Supporting failover to a logical replica is a completely unrelated matter. There are a number of limitations in PostgreSQL core that are relevant to it, like the currently missing support for logical decoding of sequence position advances. Failover slots will neither help nor hinder there. What they do is provide a way to integrate logical replication into HA solutions now, into existing mature and established infrastructure patterns.
Which PG version supports failover slots?
how the patch is going on?
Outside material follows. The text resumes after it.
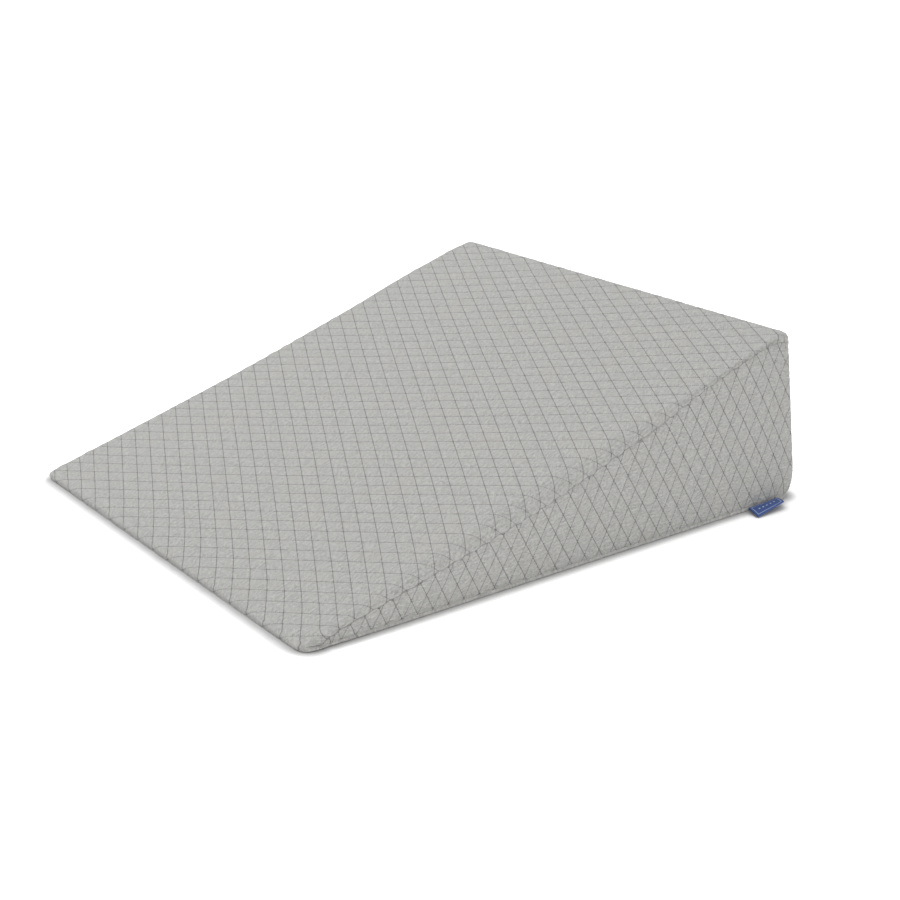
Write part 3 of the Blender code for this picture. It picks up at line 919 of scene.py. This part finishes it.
def stitches(lines, points, normals, radius, stitch, gap, seed):
    """Points and faces of all stitches along some lines.

    A stitch's centre line is read from the ruler at four shares of its length. The first and last
    are tips, and round the other two lies a ring of three points at radius (cos a, sin a) in the
    plane of the cloth's normal and the line's own side direction.
    """
    chain, ruler, start, length = long_ruler(lines, points)
    count = np.maximum((length / (stitch + gap)).astype(int), 1)
    pitch = np.repeat(length / count, count)
    order = np.arange(count.sum()) - np.repeat(np.cumsum(count) - count, count)
    wobble = np.random.default_rng(seed).uniform(-STITCH_WOBBLE, STITCH_WOBBLE, len(pitch)) * gap
    begin = np.repeat(start, count) + pitch * (order + 0.5) - stitch / 2 + wobble
    at = begin[:, None] + stitch * STITCH_SHARES
    centre = np.stack([np.interp(at, ruler, points[chain, k]) for k in range(3)], axis=-1)
    normal = unit(np.stack([np.interp(at, ruler, normals[chain, k]) for k in range(3)], axis=-1))
    centre = centre + normal * (STITCH_RISE * radius)[None, :, None]
    side = unit(np.cross(unit(centre[:, -1] - centre[:, 0])[:, None], normal))
    ring = (centre[:, 1:3, None]
            + radius * np.cos(RING_ANGLES)[:, None] * side[:, 1:3, None]
            + radius * np.sin(RING_ANGLES)[:, None] * normal[:, 1:3, None])
    body = np.concatenate([centre[:, :1], ring.reshape(len(pitch), 6, 3), centre[:, 3:]], axis=1)
    faces = STITCH_FACES[None] + 8 * np.arange(len(pitch))[:, None, None]
    return body.reshape(-1, 3), faces.reshape(-1, 3)


print("a stitch has", STITCH_FACES.max() + 1, "points and", len(STITCH_FACES), "triangles")


# %% [markdown]
# ## The label
# A short woven tape is folded double, and its two raw ends are caught in the seam at the foot. The
# sheet is worked out as its middle surface: one parameter runs along the seam, the other along the
# tape, out on the upper layer, round the fold and back on the lower one. The two faces are half a
# thickness to each side. Its face carries a plain woven frame and a row of small diamonds.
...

Looks like there was nothing since 2016’s https://commitfest.postgresql.org/9/488/?
Any idea as to what release (upcoming releases ?) is this patch expected to be applied to ?
It is really great to see you working on it.
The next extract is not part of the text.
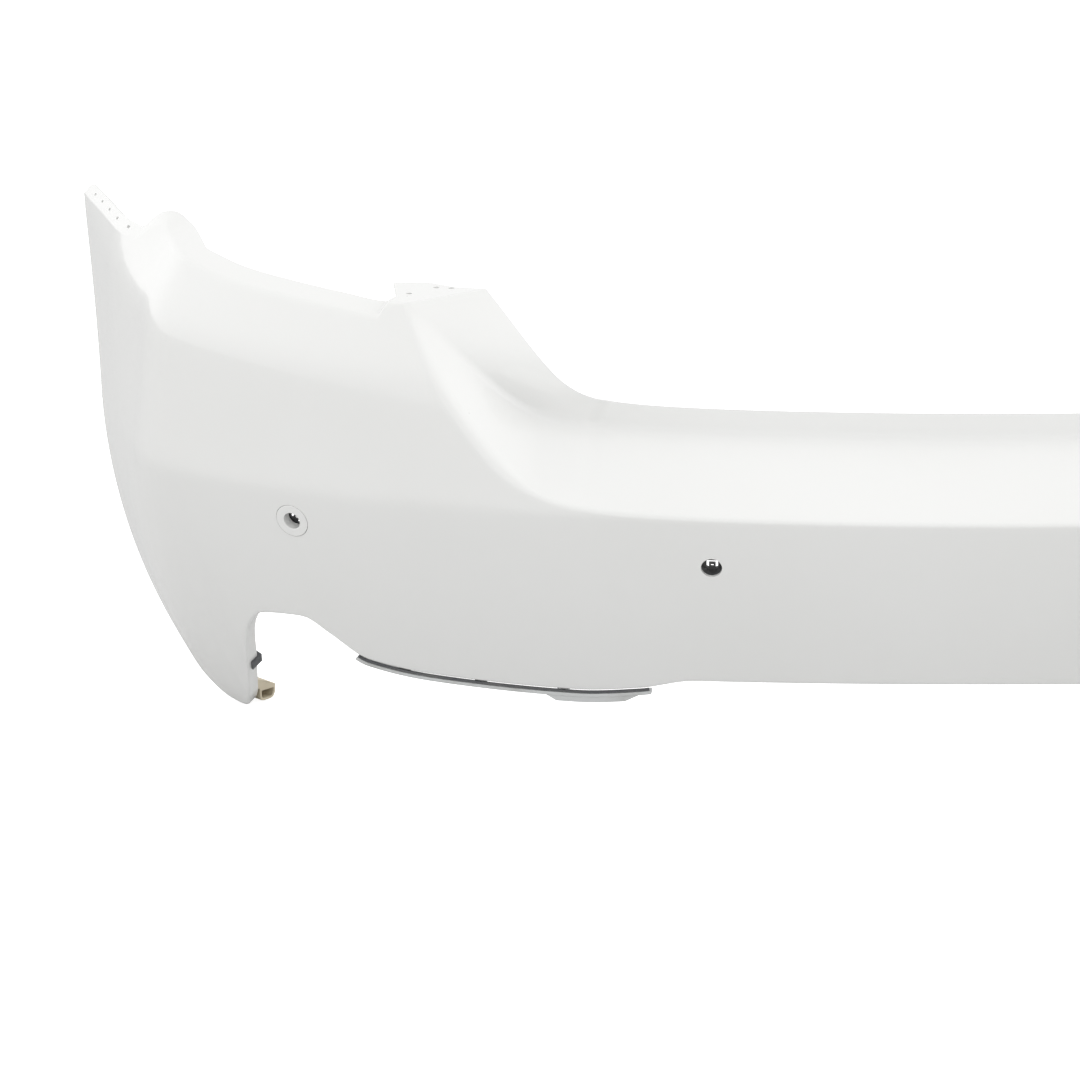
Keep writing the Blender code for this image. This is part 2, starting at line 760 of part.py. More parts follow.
frame = add("tow_flap_frame", patch(0.050, -0.043, 0.043, 0.0037, 0.0062), cover, hinge, dark_plastic)
window = add(
    "cut_frame_window",
    rounded_box(FLAP_W / 2 - 0.004, low_y + 0.004, BARREL_R + 0.0010, 0.006, 0.03, True),
    cutters,
    hinge,
)
boolean(frame, window, "DIFFERENCE")
for side in (-1, 1):
    word = "left" if side < 0 else "right"
    ear = add(f"add_ear_{word}", box((0.0044, 0.0056, 0.0052), (side * 0.0387, 0, -0.0008)), cutters, hinge)
    boolean(frame, ear, "UNION")
ear_hole = add("cut_ear_pin", along_axis(PIN_R + 0.00005, 0.05), cutters, hinge)
boolean(frame, ear_hole, "DIFFERENCE")

# ---------------------------------------------------------------- shading
for made in cover.objects:
    made.data.shade_smooth()
    made.data.set_sharp_from_angle(angle=math.radians(30))
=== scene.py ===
import functools
import math

import bmesh
import bpy
import numpy as np
from mathutils import Matrix, Vector


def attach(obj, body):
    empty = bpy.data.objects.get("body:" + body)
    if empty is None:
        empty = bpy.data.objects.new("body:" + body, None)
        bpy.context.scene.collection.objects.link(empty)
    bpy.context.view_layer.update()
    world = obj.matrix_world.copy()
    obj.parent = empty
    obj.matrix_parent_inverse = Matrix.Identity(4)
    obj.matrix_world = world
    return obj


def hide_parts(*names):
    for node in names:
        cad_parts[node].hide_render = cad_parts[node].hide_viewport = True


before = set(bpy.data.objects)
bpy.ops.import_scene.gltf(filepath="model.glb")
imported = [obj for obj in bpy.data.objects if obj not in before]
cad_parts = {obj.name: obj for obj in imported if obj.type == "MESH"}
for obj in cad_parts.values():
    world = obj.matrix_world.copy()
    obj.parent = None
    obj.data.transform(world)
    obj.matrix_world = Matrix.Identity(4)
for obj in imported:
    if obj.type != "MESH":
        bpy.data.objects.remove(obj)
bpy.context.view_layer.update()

# ---------------------------------------------------------------- cover skin
# The cover itself: one injection-moulded shell, 3 mm thick, painted white. Its face, wings, ledge,
# tailgate wall, lamp flange, seam strips and return lip are all one wall, rounded where it turns.
SHIFT = Vector((0.0, -0.2984, -0.0681))
WALL = 0.0030
CREASE_Z = 0.349
CREASE_RISE = 1.35
CREASE_KNEE = 0.440
CREASE_ROUND = 0.039
FACE_TILT = math.radians(12)
FACE_CURVE = 0.62
WING_CURVE = 1.08
SHOULDER_LEAN = 0.55
CORNER_S = 0.845
CORNER_TURN = 31.0
WING_TURN = 10.0
LEDGE_DEPTH = 0.108
FOOT_Z = 0.398
RIM_Z = 0.423
PLATE_Z = 0.527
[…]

See https://wiki.postgresql.org/wiki/Failover_slots and https://wiki.postgresql.org/wiki/Logical_replication_and_physical_standby_failover
This feature will not be arriving in PostgreSQL in its current form.
Thanks and appreciate all your efforts to educate tons of users around the world.
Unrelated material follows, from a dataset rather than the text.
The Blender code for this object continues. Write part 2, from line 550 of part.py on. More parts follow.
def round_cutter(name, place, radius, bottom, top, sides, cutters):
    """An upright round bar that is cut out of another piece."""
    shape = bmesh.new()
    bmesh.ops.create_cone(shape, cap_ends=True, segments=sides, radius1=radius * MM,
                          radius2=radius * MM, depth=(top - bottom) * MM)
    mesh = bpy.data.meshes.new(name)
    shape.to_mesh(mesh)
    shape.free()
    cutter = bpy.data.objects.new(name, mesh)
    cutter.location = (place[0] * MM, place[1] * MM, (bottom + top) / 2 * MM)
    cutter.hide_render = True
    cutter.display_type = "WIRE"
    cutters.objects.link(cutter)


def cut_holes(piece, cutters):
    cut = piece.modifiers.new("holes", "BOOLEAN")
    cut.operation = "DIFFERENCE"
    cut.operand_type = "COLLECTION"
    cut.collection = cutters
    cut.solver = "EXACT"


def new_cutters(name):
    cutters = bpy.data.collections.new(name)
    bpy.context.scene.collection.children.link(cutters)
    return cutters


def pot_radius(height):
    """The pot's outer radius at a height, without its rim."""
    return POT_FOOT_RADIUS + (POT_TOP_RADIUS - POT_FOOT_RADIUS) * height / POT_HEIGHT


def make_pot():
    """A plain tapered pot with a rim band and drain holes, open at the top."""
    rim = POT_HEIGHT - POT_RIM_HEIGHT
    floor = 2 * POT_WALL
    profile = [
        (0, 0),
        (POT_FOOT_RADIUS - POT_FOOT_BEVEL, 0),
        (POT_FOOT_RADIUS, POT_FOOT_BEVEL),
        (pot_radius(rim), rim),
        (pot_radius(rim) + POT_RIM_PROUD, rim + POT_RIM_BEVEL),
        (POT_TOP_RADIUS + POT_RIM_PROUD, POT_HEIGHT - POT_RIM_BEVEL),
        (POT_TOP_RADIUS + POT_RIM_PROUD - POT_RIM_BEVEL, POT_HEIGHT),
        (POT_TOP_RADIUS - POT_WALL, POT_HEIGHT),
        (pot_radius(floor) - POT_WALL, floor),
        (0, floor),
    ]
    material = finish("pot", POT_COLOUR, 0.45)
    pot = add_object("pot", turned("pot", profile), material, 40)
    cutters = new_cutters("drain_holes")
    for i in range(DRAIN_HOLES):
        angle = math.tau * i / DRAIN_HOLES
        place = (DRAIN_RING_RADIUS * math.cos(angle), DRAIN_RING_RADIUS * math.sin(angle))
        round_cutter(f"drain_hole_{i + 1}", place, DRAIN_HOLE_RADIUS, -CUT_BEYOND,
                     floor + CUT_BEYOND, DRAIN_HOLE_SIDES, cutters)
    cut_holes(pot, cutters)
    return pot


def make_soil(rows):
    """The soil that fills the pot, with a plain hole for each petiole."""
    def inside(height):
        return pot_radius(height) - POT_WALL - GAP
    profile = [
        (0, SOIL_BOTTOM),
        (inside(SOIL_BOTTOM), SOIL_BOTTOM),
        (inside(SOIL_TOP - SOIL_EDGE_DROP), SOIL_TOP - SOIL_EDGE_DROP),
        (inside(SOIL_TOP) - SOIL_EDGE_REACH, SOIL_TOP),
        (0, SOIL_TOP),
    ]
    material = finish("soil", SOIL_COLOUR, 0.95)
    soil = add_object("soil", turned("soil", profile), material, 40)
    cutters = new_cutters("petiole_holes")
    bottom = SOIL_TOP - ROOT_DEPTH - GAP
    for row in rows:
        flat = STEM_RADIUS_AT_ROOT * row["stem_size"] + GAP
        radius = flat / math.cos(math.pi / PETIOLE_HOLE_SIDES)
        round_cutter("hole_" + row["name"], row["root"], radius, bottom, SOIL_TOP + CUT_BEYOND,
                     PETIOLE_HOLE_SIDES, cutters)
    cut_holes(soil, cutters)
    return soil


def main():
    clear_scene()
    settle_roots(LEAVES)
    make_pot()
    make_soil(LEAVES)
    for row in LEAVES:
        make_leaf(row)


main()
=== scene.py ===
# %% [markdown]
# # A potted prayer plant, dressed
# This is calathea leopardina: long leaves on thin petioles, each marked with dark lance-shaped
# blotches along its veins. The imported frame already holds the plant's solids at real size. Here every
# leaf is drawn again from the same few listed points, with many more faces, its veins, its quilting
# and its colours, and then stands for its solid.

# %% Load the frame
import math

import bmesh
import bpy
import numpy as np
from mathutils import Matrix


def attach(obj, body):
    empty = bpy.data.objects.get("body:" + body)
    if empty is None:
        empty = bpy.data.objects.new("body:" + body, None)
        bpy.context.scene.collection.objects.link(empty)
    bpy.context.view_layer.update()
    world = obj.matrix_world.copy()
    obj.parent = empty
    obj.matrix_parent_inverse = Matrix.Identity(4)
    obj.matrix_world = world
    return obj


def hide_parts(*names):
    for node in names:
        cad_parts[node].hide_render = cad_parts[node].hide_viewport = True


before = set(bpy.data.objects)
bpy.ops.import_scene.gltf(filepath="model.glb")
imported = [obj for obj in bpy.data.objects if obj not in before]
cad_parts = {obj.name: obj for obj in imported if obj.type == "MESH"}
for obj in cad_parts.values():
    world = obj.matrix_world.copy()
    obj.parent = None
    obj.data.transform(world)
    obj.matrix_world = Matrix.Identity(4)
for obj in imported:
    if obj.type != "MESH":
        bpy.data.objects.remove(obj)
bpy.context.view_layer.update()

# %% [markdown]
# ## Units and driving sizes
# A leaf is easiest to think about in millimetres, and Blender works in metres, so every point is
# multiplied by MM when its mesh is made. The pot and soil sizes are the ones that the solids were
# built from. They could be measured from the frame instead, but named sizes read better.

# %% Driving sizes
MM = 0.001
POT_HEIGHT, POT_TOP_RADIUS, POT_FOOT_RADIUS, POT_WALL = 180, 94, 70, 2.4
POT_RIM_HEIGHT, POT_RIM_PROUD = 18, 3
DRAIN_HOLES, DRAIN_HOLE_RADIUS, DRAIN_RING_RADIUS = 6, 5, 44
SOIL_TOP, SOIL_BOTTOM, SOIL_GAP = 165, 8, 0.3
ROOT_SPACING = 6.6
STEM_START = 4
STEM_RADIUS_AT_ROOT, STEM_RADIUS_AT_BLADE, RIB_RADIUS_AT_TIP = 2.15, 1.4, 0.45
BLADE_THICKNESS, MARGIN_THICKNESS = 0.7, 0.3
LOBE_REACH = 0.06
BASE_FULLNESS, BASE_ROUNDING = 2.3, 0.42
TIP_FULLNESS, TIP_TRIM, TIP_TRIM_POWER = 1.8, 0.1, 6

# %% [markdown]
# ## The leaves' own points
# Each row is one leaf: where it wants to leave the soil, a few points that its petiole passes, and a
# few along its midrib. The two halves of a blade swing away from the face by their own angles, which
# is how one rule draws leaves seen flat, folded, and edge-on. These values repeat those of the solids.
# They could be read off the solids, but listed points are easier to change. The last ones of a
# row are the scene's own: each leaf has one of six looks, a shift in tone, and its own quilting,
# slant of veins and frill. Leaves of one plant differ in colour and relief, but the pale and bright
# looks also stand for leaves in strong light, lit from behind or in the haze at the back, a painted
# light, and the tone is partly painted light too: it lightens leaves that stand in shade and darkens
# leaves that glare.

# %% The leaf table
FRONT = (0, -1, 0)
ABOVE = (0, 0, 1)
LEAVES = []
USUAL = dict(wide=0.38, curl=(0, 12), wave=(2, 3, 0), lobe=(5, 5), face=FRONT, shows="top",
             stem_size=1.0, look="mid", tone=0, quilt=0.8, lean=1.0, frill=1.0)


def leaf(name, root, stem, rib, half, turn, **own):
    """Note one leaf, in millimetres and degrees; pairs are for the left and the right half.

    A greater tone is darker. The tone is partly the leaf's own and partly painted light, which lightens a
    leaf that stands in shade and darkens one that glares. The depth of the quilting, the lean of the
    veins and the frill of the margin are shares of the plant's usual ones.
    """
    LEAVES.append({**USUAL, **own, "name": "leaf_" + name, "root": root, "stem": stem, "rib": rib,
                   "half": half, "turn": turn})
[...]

Can you please share the version of pglogical in which this feature (failover slot) was introduced?
Failover slots was not merged into PostgreSQL.
See https://wiki.postgresql.org/wiki/Failover_slots where I updated the relevant info.
See also https://wiki.postgresql.org/wiki/Logical_replication_and_physical_standby_failover
Apologies it took me so long to reply. I’ve been very busy and didn’t get notified of blog comments.
I am currently looking into how to restart a replication based on the logical decoding feature after a fallover in a cluster.
Those Failover slots sound like they would solve it but I can’t find any documentation on the failover slot patch you mentioned in the first paragraph.
Would you have any link for me on where to find those patchnotes so I can create such a failover replication slot and test with it?
I had posted a query a few days back, I dont see that yet. Also, although this article is dated June 2020, I see this article was originally published sometime in 2016. Is that correct?
Basically, I am looking for info on whether failover slots are supported or no.